Leaders in the movement to improve the balance between the sexes say they won't hold their breath for stereotypes to go away.

"The pace of change is glacial, especially when that change means people have to reconsider their approach and their values," said Cynthia Pemberton, author of "More Than a Game," (Northeastern University Press, $17.95) an autobiographical account of her crusade for gender equity. "It's uncomfortable."

When she was assistant athletic director for women's sports at Oregon's Linfield College in 1989, Pemberton had never heard of Title IX, a 1972 change in federal law that made gender bias in classrooms and playing fields illegal. But she saw things at Linfield that were unfair, such as female athletes having to pay for their own uniforms and equipment when male athletes did not. Her fight to make the school comply with the law made national headlines.
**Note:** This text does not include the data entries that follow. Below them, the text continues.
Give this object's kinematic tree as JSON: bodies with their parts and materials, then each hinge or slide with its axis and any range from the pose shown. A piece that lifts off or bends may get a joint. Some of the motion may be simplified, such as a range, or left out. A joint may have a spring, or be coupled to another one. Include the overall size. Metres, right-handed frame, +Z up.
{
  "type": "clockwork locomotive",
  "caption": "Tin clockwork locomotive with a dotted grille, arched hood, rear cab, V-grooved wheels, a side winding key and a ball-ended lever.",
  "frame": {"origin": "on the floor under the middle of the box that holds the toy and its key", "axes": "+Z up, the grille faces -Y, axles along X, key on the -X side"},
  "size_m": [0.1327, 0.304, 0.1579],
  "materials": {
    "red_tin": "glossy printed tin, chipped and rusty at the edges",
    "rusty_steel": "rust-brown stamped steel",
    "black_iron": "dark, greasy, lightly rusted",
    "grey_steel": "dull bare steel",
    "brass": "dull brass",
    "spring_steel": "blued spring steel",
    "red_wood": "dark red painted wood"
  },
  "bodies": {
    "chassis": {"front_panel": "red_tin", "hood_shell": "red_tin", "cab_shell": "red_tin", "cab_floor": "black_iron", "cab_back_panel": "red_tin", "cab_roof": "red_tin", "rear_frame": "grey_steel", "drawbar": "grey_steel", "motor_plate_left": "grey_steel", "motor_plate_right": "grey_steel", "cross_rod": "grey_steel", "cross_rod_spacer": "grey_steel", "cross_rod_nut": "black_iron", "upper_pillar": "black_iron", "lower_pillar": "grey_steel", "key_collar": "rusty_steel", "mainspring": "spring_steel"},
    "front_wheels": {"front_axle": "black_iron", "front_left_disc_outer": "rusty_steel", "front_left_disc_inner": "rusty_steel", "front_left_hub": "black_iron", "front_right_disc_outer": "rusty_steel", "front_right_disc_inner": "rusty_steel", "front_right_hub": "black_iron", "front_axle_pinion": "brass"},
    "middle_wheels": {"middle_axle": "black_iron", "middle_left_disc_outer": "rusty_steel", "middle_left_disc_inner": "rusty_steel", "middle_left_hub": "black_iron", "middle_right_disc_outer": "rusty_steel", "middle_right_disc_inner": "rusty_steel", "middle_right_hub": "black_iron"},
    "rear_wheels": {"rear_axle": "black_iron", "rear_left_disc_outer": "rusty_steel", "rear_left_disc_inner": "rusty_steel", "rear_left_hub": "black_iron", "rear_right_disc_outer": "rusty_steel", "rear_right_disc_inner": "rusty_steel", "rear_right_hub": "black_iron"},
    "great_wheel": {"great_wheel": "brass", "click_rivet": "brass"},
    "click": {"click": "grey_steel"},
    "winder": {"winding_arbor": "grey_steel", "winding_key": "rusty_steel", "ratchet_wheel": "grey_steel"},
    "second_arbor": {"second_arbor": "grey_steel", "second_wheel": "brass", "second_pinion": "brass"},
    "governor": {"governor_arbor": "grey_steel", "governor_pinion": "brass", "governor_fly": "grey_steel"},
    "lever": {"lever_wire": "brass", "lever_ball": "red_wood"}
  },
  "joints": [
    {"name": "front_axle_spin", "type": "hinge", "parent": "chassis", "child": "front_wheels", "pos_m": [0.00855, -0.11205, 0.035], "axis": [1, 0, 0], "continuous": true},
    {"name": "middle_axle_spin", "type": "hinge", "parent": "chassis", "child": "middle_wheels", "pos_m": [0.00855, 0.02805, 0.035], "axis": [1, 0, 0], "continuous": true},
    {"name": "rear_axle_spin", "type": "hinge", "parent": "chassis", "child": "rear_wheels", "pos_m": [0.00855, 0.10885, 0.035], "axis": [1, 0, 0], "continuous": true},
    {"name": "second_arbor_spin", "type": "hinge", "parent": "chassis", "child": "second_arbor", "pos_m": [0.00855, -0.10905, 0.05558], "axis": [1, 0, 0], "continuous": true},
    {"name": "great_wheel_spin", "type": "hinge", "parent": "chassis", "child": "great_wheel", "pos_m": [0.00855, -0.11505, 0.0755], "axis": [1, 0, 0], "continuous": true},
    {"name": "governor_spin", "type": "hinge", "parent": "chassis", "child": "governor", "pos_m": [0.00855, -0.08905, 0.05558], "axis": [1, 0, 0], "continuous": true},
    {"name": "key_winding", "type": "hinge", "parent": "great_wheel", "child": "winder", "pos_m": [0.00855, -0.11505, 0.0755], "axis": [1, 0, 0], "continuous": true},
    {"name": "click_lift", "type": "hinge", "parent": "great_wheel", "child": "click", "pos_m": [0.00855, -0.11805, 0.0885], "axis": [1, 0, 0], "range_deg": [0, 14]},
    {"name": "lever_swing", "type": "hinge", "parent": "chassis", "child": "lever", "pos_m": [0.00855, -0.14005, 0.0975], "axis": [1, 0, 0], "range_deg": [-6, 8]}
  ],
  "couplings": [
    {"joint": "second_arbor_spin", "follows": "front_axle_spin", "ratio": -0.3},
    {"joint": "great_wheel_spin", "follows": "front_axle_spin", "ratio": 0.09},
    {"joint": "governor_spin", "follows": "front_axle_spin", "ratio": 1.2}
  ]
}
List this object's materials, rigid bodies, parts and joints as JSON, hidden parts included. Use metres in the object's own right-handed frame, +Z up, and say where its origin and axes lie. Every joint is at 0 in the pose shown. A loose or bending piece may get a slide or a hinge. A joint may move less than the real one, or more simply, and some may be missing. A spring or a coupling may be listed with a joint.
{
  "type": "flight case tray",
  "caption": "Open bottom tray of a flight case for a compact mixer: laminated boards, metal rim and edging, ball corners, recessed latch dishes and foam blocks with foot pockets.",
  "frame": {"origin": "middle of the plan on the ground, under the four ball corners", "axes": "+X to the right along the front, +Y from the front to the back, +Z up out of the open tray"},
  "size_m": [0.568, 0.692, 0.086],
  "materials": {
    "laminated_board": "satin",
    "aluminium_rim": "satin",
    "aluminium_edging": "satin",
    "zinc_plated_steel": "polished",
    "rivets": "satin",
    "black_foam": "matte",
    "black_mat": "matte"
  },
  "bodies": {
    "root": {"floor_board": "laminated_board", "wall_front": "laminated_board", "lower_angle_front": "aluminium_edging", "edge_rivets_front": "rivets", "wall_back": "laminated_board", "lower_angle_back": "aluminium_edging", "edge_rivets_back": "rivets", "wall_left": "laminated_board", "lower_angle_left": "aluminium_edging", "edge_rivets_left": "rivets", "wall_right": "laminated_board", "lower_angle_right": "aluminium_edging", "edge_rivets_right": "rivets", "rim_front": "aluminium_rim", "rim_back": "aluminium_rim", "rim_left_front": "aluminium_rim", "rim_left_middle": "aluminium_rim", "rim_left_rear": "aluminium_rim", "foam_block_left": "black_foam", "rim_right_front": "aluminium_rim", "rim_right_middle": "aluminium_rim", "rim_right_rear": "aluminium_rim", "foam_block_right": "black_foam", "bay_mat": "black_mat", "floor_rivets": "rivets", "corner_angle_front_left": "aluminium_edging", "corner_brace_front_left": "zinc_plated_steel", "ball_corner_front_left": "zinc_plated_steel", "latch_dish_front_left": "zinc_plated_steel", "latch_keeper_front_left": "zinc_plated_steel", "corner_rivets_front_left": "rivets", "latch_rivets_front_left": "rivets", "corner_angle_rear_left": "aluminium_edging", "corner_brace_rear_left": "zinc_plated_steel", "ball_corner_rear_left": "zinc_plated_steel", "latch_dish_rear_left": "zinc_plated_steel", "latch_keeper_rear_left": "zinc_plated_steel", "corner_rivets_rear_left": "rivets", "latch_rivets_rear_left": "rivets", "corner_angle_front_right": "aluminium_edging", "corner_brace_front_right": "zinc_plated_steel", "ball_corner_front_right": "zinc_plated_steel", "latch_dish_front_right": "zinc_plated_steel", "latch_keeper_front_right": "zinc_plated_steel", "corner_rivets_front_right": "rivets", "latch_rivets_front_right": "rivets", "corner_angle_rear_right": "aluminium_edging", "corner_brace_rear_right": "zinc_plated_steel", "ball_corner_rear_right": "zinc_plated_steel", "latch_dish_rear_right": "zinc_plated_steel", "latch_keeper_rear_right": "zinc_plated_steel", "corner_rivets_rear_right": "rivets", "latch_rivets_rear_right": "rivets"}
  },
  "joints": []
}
"When men are so immature and threatened to share their space with female athletes, it's frustrating. It's disappointing," said Pemberton, now chairwoman of the Department of Education Leadership at Idaho State University.

Pemberton likes to look at the bright side, and she sees it as this: There has been progress in leveling the playing field, even though there's still work to be done.

What she tells her students is this: Picture Congress now, and picture Congress in 1972. If a bunch of affluent white men passed Title IX in 1972, she says, just think how much more forward-thinking people could be now.